A new study led by the University of Michigan has found that biodiversity plays a more significant role in promoting tree growth in wetter climates than in drier ones. The research, published in Nature Ecology & Evolution, analyzed data from 15 tree diversity experiments worldwide, covering 100,000 trees and nearly 130 species.

“Diversity matters everywhere we look,” said Peter Reich, professor of environment and sustainability and director of the Institute for Global Change Biology at the University of Michigan. “But in our experiments, we see it matters more in the wetter climates.”

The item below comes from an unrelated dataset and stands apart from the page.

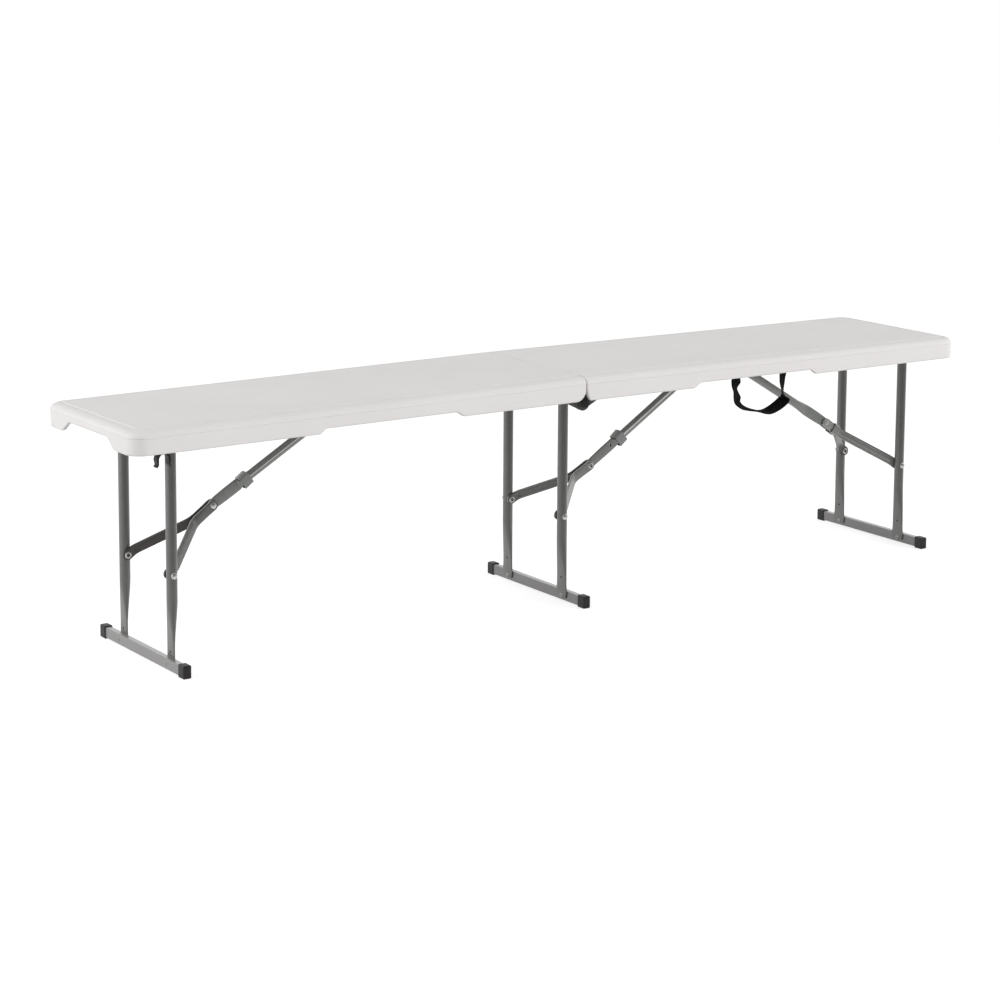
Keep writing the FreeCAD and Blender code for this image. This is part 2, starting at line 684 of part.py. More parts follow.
def snap_clip():
    cx, cz = clip_centre()
    inner = END_TUBE / 2 + CLIP_CLEAR
    outer = inner + CLIP_WALL
    neck = inner + CLIP_WALL * 0.6
    y0 = CLIP_Y - CLIP_DEEP / 2

    def at(x, z):
        return V(cx + x, y0, cz + z)

    slope = math.radians(25)
    shoulder_x = outer * math.cos(slope)
    shoulder_z = -outer * math.sin(slope)
    lip_out = outer + CLIP_CLEAR
    lip_in = outer - CLIP_WALL / 4
    side = [(shoulder_x, shoulder_z), (neck, -CLIP_NECK), (lip_out, -CLIP_LIP), (lip_in, -CLIP_TIP),
            (inner, -CLIP_NECK), (inner, 0)]
    right = [at(x, z) for x, z in side]
    left = [at(-x, z) for x, z in side]
    outline = [Part.Arc(right[0], at(0, outer), left[0]).toShape()]
    outline += [Part.makeLine(a, b) for a, b in zip(left, left[1:])]
    outline.append(Part.Arc(left[-1], at(0, inner), right[-1]).toShape())
    outline += [Part.makeLine(b, a) for a, b in zip(right[-2::-1], right[:0:-1])]
    clip = prism(outline, Y * CLIP_DEEP)
    half = CLIP_STEM / 2
    stem = box(cx - half, cx + half, y0, y0 + CLIP_DEEP, cz + inner + PAST, UNDER - LAP)
    pad = box(cx - CLIP_PAD_HALF, cx + CLIP_PAD_HALF, y0, y0 + CLIP_DEEP, UNDER - SHEET, UNDER)
    return clip.fuse(stem).fuse(screw_holes(pad, clip_spots())).removeSplitter()


def clip_spots():
    x = clip_centre()[0]
    return [(x - CLIP_SCREW_HALF, CLIP_Y), (x + CLIP_SCREW_HALF, CLIP_Y)]


# Carrying strap from one anchor to the other: along the bench from the loop's middle, down from
# the panel, and the turn of the webbing's width away from Y
STRAP_LINE = [
    (-91.0, 0.8, 0.0), (-75.0, 0.8, 0.0), (-65.0, 1.8, 0.0), (-59.0, 6.0, 10.0), (-57.0, 18.0, 60.0),
    (-55.5, 37.0, 25.0), (-53.0, 60.0, 40.0), (-45.0, 71.0, 35.0), (-29.0, 78.0, 10.0),
    (-6.0, 87.0, 5.0), (18.0, 91.5, 15.0), (39.0, 86.0, 30.0), (54.0, 73.0, 40.0), (58.0, 58.0, 25.0),
    (58.0, 34.0, 50.0), (60.0, 6.0, 10.0), (66.0, 1.8, 0.0), (76.0, 0.8, 0.0), (92.0, 0.8, 0.0),
]


def strap_section(centre, way, turn):
    """The four corners of the webbing where it passes a point in a direction."""
    level = V(math.sin(turn), math.cos(turn), 0)
    thick = way.cross(level).normalize()
    wide = thick.cross(way).normalize() * STRAP_WIDE / 2
    thick = thick * STRAP_THICK / 2
    return [centre + wide + thick, centre - wide + thick, centre - wide - thick, centre + wide - thick]


def triangle(a, b, c):
    return Part.Face(Part.makePolygon([a, b, c, a]))


def carry_strap():
    """Webbing that hangs in a loop inside the front skirt of the right half."""
    centres = [V(STRAP_FROM_FOLD + x, STRAP_Y, UNDER - drop) for x, drop, turn in STRAP_LINE]
    last = len(centres) - 1
    sections = []
    for i, centre in enumerate(centres):
        way = (centres[min(i + 1, last)] - centres[max(i - 1, 0)]).normalize()
        sections.append(strap_section(centre, way, math.radians(STRAP_LINE[i][2])))
    faces = []
    for near, far in zip(sections, sections[1:]):
        for i in range(4):
            j = (i + 1) % 4
            faces.append(triangle(near[i], near[j], far[j]))
            faces.append(triangle(near[i], far[j], far[i]))
    for end in (sections[0], sections[-1]):
        faces.append(triangle(end[0], end[1], end[2]))
        faces.append(triangle(end[0], end[2], end[3]))
    shell = Part.makeShell(faces)
    shell.sewShape()
    return screw_holes(Part.makeSolid(Part.Shell(shell.Faces)), anchor_spots())


def anchor_spots():
    first = STRAP_FROM_FOLD + STRAP_LINE[0][0] + ANCHOR_IN
    last = STRAP_FROM_FOLD + STRAP_LINE[-1][0] - ANCHOR_IN
    return [(first, STRAP_Y), (last, STRAP_Y)]


def strap_anchors():
    """Small plates that hold the strap's ends against the panel."""
    half = ANCHOR / 2
    top = UNDER - STRAP_THICK
    plates = []
    for x, y in anchor_spots():
        plate = box(x - half, x + half, y - half, y + half, top - SHEET, top)
        plates.append(screw_holes(plate, [(x, y)]))
    return Part.makeCompound(plates)


def seat_screws_left():
    spots = [(-x, y) for x, y in hinge_spots(LEFT_HINGE_SCREW)] + leg_spots(LEFT_LEG.x)
    screws = pairs_of_screws(spots) + brace_screws(LEFT_LEG)
    return Part.makeCompound(screws + [screw_up(x, y) for x, y in clip_spots()])


def seat_screws_right():
    spots = hinge_spots(RIGHT_HINGE_SCREW) + leg_spots(RIGHT_LEG.x)
    screws = pairs_of_screws(spots) + brace_screws(MID_LEG) + brace_screws(RIGHT_LEG)
    stack = SHEET + STRAP_THICK
    return Part.makeCompound(screws + [screw_up(x, y, stack) for x, y in anchor_spots()])


def leg_nodes(leg):
    back_post = upright(leg)
    arm = leg.on_fork(fork_arm(leg))
    return {
        "cross_tube": cross_tube(leg),
        "tube_plugs": tube_plugs(leg),
        "upright_back": back_post,
        "upright_front": flip_y(back_post),
        "foot_bar": foot_bar(leg),
        "foot_caps": foot_caps(leg),
        "foot_screws": foot_screws(leg),
        "fork_arm_back": arm,
        "fork_arm_front": flip_y(arm),
        "arm_rivets": arm_rivets(leg),
        "knee_rivet": knee_rivet(leg),
        "knee_pin": knee_pin(leg),
        "brace_tube": brace_tube(leg),
        "lock_ring": lock_ring(leg),
        "brace_bracket": brace_bracket(leg),
        "brace_pin": brace_pin(leg),
    }


def main():
    os.makedirs("parts", exist_ok=True)
    right = seat_half()
    nodes = {
        "seat_left": flip_x(right),
        "seat_right": right,
        "hinge_brackets_left": hinge_brackets_left(),
        "hinge_brackets_right": hinge_brackets_right(),
        "leg_brackets_left": both_sides(leg_bracket(LEFT_LEG.x)),
        "leg_brackets_right": both_sides(leg_bracket(RIGHT_LEG.x)),
        "seat_screws_left": seat_screws_left(),
        "seat_screws_right": seat_screws_right(),
        "snap_clip": snap_clip(),
        "carry_strap": carry_strap(),
        "strap_anchors": strap_anchors(),
    }
    for leg in (LEFT_LEG, MID_LEG, RIGHT_LEG):
        for name, shape in leg_nodes(leg).items():
            nodes[f"{name}_{leg.name}"] = shape
    for name, shape in nodes.items():
        shape.exportStep(f"parts/{name}.step")


main()
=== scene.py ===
import json
import math

import bmesh
import bpy
from mathutils import Matrix, Vector


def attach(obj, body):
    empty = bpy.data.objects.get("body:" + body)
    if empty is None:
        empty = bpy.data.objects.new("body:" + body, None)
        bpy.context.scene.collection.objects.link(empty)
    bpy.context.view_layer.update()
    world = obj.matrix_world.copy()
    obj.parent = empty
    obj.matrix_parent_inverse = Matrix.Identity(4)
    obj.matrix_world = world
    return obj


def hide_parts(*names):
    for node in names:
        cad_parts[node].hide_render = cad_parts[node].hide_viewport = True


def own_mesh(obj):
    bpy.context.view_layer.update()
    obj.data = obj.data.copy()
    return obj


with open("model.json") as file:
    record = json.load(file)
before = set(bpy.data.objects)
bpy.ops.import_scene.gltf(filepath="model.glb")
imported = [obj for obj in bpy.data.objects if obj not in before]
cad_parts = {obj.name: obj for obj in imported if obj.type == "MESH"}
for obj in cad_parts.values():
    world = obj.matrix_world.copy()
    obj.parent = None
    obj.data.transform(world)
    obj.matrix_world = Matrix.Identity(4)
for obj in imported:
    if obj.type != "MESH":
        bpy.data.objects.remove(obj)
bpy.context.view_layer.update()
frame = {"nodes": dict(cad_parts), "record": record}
NODES = frame["nodes"]
RECORD = frame["record"]
MM = 0.001


def placed(name, data):
    """A new object in the scene."""
    made = bpy.data.objects.new(name, data)
    bpy.context.scene.collection.objects.link(made)
    return made


# Camera, from the fit to the photograph: angles in degrees, focal length in pixels, place in mm
PHOTO_SIDE = 1000
SENSOR = 36


def make_camera(az, pitch, roll, focal, place, shift):
    a, t, r = (math.radians(v) for v in (az, pitch, roll))
    ahead = Vector((math.sin(a) * math.cos(t), math.cos(a) * math.cos(t), -math.sin(t)))
    right = Vector((math.cos(a), -math.sin(a), 0))
    up = right.cross(ahead)
    right, up = right * math.cos(r) + up * math.sin(r), up * math.cos(r) - right * math.sin(r)
    data = bpy.data.cameras.new("camera")
    data.sensor_width = SENSOR
    data.lens = focal / PHOTO_SIDE * SENSOR
    data.shift_y = shift
    data.clip_end = 100
    data.dof.use_dof = False
    camera = placed("camera", data)
    turn = Matrix((right, up, -ahead)).transposed().to_4x4()
    camera.matrix_world = Matrix.Translation(Vector(place) * MM) @ turn
    bpy.context.scene.camera = camera


make_camera(az=34.3405, pitch=8.4115, roll=0.3670, focal=2614.14,
            place=(-2761.12, -3922.31, 1263.12), shift=-0.200)


# Materials
def node(tree, kind, **values):
    made = tree.nodes.new(kind)
    for key, value in values.items():
        setattr(made, key, value)
    return made


def fill(made, values):
    """Set a node's inputs by their names or numbers."""
    for key, value in values.items():
        made.inputs[key].default_value = value


def noise(tree, scale, detail=3.0):
    place = node(tree, "ShaderNodeNewGeometry")
    made = node(tree, "ShaderNodeTexNoise")
    fill(made, {"Scale": scale, "Detail": detail})
    tree.links.new(place.outputs["Position"], made.inputs["Vector"])
    return made.outputs[0]


def ramp(tree, source, stops):
    made = node(tree, "ShaderNodeValToRGB")
    elements = made.color_ramp.elements
    while len(elements) < len(stops):
        elements.new(0.5)
    for element, (at, colour) in zip(elements, stops):
        element.position = at
        element.color = (*colour, 1)
    tree.links.new(source, made.inputs[0])
    return made.outputs[0]


def spread(tree, source, low, high):
    made = node(tree, "ShaderNodeMapRange")
    fill(made, {"To Min": low, "To Max": high})
    tree.links.new(source, made.inputs["Value"])
    return made.outputs[0]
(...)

The project drew on the Tree Diversity Network, which includes 34 sites globally and is recognized as the largest network of its kind. The study involved collaboration among researchers from almost a dozen countries and over 30 institutions. Funding came from international organizations such as the U.S. National Science Foundation, German Research Foundation, São Paulo Research Foundation, and University of Chinese Academy of Sciences.

“This provides a more nuanced insight into how biodiversity works in different environments,” said Reich, who is also a professor at the University of Minnesota. “If you’re thinking of restoring or regrowing, it makes a lot of sense to plant diverse trees,

especially in wetter areas.”

Reich clarified that “wetter” forests are not limited to tropical rainforests; by their criteria, regions like Michigan’s forests also qualify as wet.

Lead author Liting Zheng explained some of the findings: “We find a tree growth boost in diverse tree neighbourhoods with different species and functional traits—for example, specific leaf area and wood density.” Zheng conducted this work as a postdoctoral fellow at Michigan’s School of Environment and Sustainability and now works at the German Center for Integrative Biodiversity Research.

“Our results highlight the importance of establishing and maintaining high neighborhood diversity in forest management—especially to maximize the potential of biodiversity as a nature-based climate solution in wetter regions.”

Previous studies have produced mixed results regarding biodiversity’s benefits under varying climate conditions. Reich noted that many earlier projects focused on single sites or used broad measures of biodiversity across entire communities rather than examining individual trees and their immediate neighbors.

“What’s unique about our study is it has 15 long-term experiments with lots and lots and lots of trees,” Reich said. “Then, rather than looking at an entire community, we looked at every individual and eight or so of its neighbors and asked, ‘Are those neighbors diverse or not?'”

He acknowledged one limitation: all studied trees were relatively young (4 to 14 years old), but suggested there is no clear reason why results would differ for older forests.

The study also found that while biodiversity has a greater effect on growth in wetter climates overall, this impact does not increase during particularly wet years within those climates.

“Diversity appears to be better suited for the average condition, which matters for management,” Reich said. “There’s thinking that biodiversity is really going to help you when you have those extreme years and some evidence supporting this idea, but in our data this was not the case.”

Kai Zhu and Inés Ibáñez from Michigan’s School of Environment and Sustainability also contributed to the research.